• DESCRIPTION OF THE TASK:
Reproduce the entries in full, with no changes.

── INFORMATION PROVIDED

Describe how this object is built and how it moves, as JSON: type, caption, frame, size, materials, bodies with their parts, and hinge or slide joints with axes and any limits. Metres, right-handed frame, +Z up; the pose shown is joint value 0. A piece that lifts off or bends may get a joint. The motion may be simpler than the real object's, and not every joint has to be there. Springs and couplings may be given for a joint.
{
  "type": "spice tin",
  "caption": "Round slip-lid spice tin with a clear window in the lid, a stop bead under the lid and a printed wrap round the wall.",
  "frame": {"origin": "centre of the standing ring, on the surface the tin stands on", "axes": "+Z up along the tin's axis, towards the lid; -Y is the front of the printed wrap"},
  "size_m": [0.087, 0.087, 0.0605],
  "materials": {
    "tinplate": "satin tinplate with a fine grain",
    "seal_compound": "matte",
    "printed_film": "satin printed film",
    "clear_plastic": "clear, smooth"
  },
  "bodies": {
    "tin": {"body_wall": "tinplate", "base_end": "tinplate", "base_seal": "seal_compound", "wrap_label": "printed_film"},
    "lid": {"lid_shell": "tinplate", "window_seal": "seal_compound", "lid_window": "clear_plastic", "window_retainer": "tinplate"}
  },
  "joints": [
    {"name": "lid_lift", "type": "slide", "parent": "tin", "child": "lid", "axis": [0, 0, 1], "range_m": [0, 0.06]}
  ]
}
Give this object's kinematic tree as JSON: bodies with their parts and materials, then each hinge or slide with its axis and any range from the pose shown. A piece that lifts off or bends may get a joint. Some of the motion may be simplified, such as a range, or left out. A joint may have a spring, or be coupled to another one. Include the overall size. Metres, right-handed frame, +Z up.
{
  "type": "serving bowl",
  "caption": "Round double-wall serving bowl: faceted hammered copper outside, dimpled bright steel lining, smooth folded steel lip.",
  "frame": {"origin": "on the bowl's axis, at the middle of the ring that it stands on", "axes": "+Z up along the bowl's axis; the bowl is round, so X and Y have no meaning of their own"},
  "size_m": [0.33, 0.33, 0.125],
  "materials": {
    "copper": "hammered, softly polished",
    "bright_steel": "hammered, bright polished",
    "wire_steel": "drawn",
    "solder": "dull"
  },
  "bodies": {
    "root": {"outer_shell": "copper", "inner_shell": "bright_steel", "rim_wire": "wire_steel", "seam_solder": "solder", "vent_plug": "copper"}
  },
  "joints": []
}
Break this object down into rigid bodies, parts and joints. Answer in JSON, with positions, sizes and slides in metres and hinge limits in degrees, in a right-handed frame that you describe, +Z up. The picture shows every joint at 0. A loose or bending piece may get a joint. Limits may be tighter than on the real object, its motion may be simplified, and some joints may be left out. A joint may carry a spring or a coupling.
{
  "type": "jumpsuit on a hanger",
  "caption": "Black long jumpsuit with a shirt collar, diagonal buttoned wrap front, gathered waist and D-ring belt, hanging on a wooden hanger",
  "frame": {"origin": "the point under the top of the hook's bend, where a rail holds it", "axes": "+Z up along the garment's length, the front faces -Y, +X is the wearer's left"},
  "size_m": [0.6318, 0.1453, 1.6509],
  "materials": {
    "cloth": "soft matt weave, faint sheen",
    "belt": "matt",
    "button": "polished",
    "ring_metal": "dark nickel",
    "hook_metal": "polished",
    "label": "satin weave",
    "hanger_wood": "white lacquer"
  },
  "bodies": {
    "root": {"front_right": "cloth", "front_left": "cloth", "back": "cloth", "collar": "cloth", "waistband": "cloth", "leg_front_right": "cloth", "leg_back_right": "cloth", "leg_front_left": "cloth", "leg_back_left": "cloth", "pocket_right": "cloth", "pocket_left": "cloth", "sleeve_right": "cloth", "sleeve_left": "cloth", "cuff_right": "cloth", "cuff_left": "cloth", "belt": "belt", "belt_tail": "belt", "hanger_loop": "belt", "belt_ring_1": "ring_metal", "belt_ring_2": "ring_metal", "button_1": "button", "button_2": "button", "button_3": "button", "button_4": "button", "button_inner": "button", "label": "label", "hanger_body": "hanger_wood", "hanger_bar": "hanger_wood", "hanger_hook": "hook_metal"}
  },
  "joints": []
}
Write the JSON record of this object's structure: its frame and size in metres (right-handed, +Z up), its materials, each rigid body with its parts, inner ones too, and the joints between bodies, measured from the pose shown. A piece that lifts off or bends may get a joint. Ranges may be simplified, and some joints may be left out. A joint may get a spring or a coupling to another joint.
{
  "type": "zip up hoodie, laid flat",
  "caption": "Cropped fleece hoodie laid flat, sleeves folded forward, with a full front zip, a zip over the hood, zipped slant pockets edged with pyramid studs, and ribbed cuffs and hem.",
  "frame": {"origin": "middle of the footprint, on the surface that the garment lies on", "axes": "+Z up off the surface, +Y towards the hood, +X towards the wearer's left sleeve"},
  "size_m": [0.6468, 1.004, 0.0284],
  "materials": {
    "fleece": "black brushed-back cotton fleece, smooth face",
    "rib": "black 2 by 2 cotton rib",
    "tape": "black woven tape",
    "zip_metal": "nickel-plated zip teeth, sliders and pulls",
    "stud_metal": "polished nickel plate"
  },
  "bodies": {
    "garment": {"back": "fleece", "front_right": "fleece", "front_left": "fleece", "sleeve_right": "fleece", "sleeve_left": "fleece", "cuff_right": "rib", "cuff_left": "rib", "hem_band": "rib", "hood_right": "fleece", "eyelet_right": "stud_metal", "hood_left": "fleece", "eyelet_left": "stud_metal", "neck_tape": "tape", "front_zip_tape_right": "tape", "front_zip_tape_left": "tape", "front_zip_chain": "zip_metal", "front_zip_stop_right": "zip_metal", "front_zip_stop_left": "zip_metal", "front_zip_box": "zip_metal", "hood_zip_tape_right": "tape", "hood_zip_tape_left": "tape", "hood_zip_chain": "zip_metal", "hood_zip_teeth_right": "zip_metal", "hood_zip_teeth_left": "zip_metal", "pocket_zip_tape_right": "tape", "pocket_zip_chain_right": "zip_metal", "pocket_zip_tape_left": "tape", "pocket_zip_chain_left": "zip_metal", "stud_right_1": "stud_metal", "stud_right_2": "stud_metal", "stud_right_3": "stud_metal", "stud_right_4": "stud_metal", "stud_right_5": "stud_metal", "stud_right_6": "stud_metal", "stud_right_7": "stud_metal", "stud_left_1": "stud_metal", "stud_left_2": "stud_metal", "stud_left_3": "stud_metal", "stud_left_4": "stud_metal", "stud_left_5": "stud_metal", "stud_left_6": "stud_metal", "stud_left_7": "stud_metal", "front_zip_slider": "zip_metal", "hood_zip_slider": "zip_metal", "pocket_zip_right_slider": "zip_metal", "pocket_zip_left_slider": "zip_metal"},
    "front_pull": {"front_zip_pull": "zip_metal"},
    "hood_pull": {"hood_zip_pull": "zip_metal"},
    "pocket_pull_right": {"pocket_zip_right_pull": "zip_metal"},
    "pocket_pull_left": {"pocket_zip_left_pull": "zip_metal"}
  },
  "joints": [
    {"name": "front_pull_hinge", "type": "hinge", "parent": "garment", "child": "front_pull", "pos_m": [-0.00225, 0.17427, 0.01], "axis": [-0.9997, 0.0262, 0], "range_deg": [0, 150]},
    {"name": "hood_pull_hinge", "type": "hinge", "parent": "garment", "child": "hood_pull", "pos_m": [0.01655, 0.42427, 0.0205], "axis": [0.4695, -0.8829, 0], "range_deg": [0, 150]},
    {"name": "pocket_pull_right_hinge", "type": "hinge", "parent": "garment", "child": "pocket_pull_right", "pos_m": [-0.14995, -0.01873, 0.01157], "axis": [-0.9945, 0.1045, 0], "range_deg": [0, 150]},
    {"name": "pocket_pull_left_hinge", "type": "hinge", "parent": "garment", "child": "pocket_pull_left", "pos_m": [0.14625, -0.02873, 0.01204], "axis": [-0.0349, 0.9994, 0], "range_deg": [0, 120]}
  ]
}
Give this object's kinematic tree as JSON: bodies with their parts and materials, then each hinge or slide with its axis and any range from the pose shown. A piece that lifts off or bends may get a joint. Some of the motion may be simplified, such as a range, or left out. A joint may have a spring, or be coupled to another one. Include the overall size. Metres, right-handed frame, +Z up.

────

• RESULT OF THE TASK:
Describe how this object is built and how it moves, as JSON: type, caption, frame, size, materials, bodies with their parts, and hinge or slide joints with axes and any limits. Metres, right-handed frame, +Z up; the pose shown is joint value 0. A piece that lifts off or bends may get a joint. The motion may be simpler than the real object's, and not every joint has to be there. Springs and couplings may be given for a joint.
{
  "type": "spice tin",
  "caption": "Round slip-lid spice tin with a clear window in the lid, a stop bead under the lid and a printed wrap round the wall.",
  "frame": {"origin": "centre of the standing ring, on the surface the tin stands on", "axes": "+Z up along the tin's axis, towards the lid; -Y is the front of the printed wrap"},
  "size_m": [0.087, 0.087, 0.0605],
  "materials": {
    "tinplate": "satin tinplate with a fine grain",
    "seal_compound": "matte",
    "printed_film": "satin printed film",
    "clear_plastic": "clear, smooth"
  },
  "bodies": {
    "tin": {"body_wall": "tinplate", "base_end": "tinplate", "base_seal": "seal_compound", "wrap_label": "printed_film"},
    "lid": {"lid_shell": "tinplate", "window_seal": "seal_compound", "lid_window": "clear_plastic", "window_retainer": "tinplate"}
  },
  "joints": [
    {"name": "lid_lift", "type": "slide", "parent": "tin", "child": "lid", "axis": [0, 0, 1], "range_m": [0, 0.06]}
  ]
}
Give this object's kinematic tree as JSON: bodies with their parts and materials, then each hinge or slide with its axis and any range from the pose shown. A piece that lifts off or bends may get a joint. Some of the motion may be simplified, such as a range, or left out. A joint may have a spring, or be coupled to another one. Include the overall size. Metres, right-handed frame, +Z up.
{
  "type": "serving bowl",
  "caption": "Round double-wall serving bowl: faceted hammered copper outside, dimpled bright steel lining, smooth folded steel lip.",
  "frame": {"origin": "on the bowl's axis, at the middle of the ring that it stands on", "axes": "+Z up along the bowl's axis; the bowl is round, so X and Y have no meaning of their own"},
  "size_m": [0.33, 0.33, 0.125],
  "materials": {
    "copper": "hammered, softly polished",
    "bright_steel": "hammered, bright polished",
    "wire_steel": "drawn",
    "solder": "dull"
  },
  "bodies": {
    "root": {"outer_shell": "copper", "inner_shell": "bright_steel", "rim_wire": "wire_steel", "seam_solder": "solder", "vent_plug": "copper"}
  },
  "joints": []
}
Break this object down into rigid bodies, parts and joints. Answer in JSON, with positions, sizes and slides in metres and hinge limits in degrees, in a right-handed frame that you describe, +Z up. The picture shows every joint at 0. A loose or bending piece may get a joint. Limits may be tighter than on the real object, its motion may be simplified, and some joints may be left out. A joint may carry a spring or a coupling.
{
  "type": "jumpsuit on a hanger",
  "caption": "Black long jumpsuit with a shirt collar, diagonal buttoned wrap front, gathered waist and D-ring belt, hanging on a wooden hanger",
  "frame": {"origin": "the point under the top of the hook's bend, where a rail holds it", "axes": "+Z up along the garment's length, the front faces -Y, +X is the wearer's left"},
  "size_m": [0.6318, 0.1453, 1.6509],
  "materials": {
    "cloth": "soft matt weave, faint sheen",
    "belt": "matt",
    "button": "polished",
    "ring_metal": "dark nickel",
    "hook_metal": "polished",
    "label": "satin weave",
    "hanger_wood": "white lacquer"
  },
  "bodies": {
    "root": {"front_right": "cloth", "front_left": "cloth", "back": "cloth", "collar": "cloth", "waistband": "cloth", "leg_front_right": "cloth", "leg_back_right": "cloth", "leg_front_left": "cloth", "leg_back_left": "cloth", "pocket_right": "cloth", "pocket_left": "cloth", "sleeve_right": "cloth", "sleeve_left": "cloth", "cuff_right": "cloth", "cuff_left": "cloth", "belt": "belt", "belt_tail": "belt", "hanger_loop": "belt", "belt_ring_1": "ring_metal", "belt_ring_2": "ring_metal", "button_1": "button", "button_2": "button", "button_3": "button", "button_4": "button", "button_inner": "button", "label": "label", "hanger_body": "hanger_wood", "hanger_bar": "hanger_wood", "hanger_hook": "hook_metal"}
  },
  "joints": []
}
Write the JSON record of this object's structure: its frame and size in metres (right-handed, +Z up), its materials, each rigid body with its parts, inner ones too, and the joints between bodies, measured from the pose shown. A piece that lifts off or bends may get a joint. Ranges may be simplified, and some joints may be left out. A joint may get a spring or a coupling to another joint.
{
  "type": "zip up hoodie, laid flat",
  "caption": "Cropped fleece hoodie laid flat, sleeves folded forward, with a full front zip, a zip over the hood, zipped slant pockets edged with pyramid studs, and ribbed cuffs and hem.",
  "frame": {"origin": "middle of the footprint, on the surface that the garment lies on", "axes": "+Z up off the surface, +Y towards the hood, +X towards the wearer's left sleeve"},
  "size_m": [0.6468, 1.004, 0.0284],
  "materials": {
    "fleece": "black brushed-back cotton fleece, smooth face",
    "rib": "black 2 by 2 cotton rib",
    "tape": "black woven tape",
    "zip_metal": "nickel-plated zip teeth, sliders and pulls",
    "stud_metal": "polished nickel plate"
  },
  "bodies": {
    "garment": {"back": "fleece", "front_right": "fleece", "front_left": "fleece", "sleeve_right": "fleece", "sleeve_left": "fleece", "cuff_right": "rib", "cuff_left": "rib", "hem_band": "rib", "hood_right": "fleece", "eyelet_right": "stud_metal", "hood_left": "fleece", "eyelet_left": "stud_metal", "neck_tape": "tape", "front_zip_tape_right": "tape", "front_zip_tape_left": "tape", "front_zip_chain": "zip_metal", "front_zip_stop_right": "zip_metal", "front_zip_stop_left": "zip_metal", "front_zip_box": "zip_metal", "hood_zip_tape_right": "tape", "hood_zip_tape_left": "tape", "hood_zip_chain": "zip_metal", "hood_zip_teeth_right": "zip_metal", "hood_zip_teeth_left": "zip_metal", "pocket_zip_tape_right": "tape", "pocket_zip_chain_right": "zip_metal", "pocket_zip_tape_left": "tape", "pocket_zip_chain_left": "zip_metal", "stud_right_1": "stud_metal", "stud_right_2": "stud_metal", "stud_right_3": "stud_metal", "stud_right_4": "stud_metal", "stud_right_5": "stud_metal", "stud_right_6": "stud_metal", "stud_right_7": "stud_metal", "stud_left_1": "stud_metal", "stud_left_2": "stud_metal", "stud_left_3": "stud_metal", "stud_left_4": "stud_metal", "stud_left_5": "stud_metal", "stud_left_6": "stud_metal", "stud_left_7": "stud_metal", "front_zip_slider": "zip_metal", "hood_zip_slider": "zip_metal", "pocket_zip_right_slider": "zip_metal", "pocket_zip_left_slider": "zip_metal"},
    "front_pull": {"front_zip_pull": "zip_metal"},
    "hood_pull": {"hood_zip_pull": "zip_metal"},
    "pocket_pull_right": {"pocket_zip_right_pull": "zip_metal"},
    "pocket_pull_left": {"pocket_zip_left_pull": "zip_metal"}
  },
  "joints": [
    {"name": "front_pull_hinge", "type": "hinge", "parent": "garment", "child": "front_pull", "pos_m": [-0.00225, 0.17427, 0.01], "axis": [-0.9997, 0.0262, 0], "range_deg": [0, 150]},
    {"name": "hood_pull_hinge", "type": "hinge", "parent": "garment", "child": "hood_pull", "pos_m": [0.01655, 0.42427, 0.0205], "axis": [0.4695, -0.8829, 0], "range_deg": [0, 150]},
    {"name": "pocket_pull_right_hinge", "type": "hinge", "parent": "garment", "child": "pocket_pull_right", "pos_m": [-0.14995, -0.01873, 0.01157], "axis": [-0.9945, 0.1045, 0], "range_deg": [0, 150]},
    {"name": "pocket_pull_left_hinge", "type": "hinge", "parent": "garment", "child": "pocket_pull_left", "pos_m": [0.14625, -0.02873, 0.01204], "axis": [-0.0349, 0.9994, 0], "range_deg": [0, 120]}
  ]
}
Give this object's kinematic tree as JSON: bodies with their parts and materials, then each hinge or slide with its axis and any range from the pose shown. A piece that lifts off or bends may get a joint. Some of the motion may be simplified, such as a range, or left out. A joint may have a spring, or be coupled to another one. Include the overall size. Metres, right-handed frame, +Z up.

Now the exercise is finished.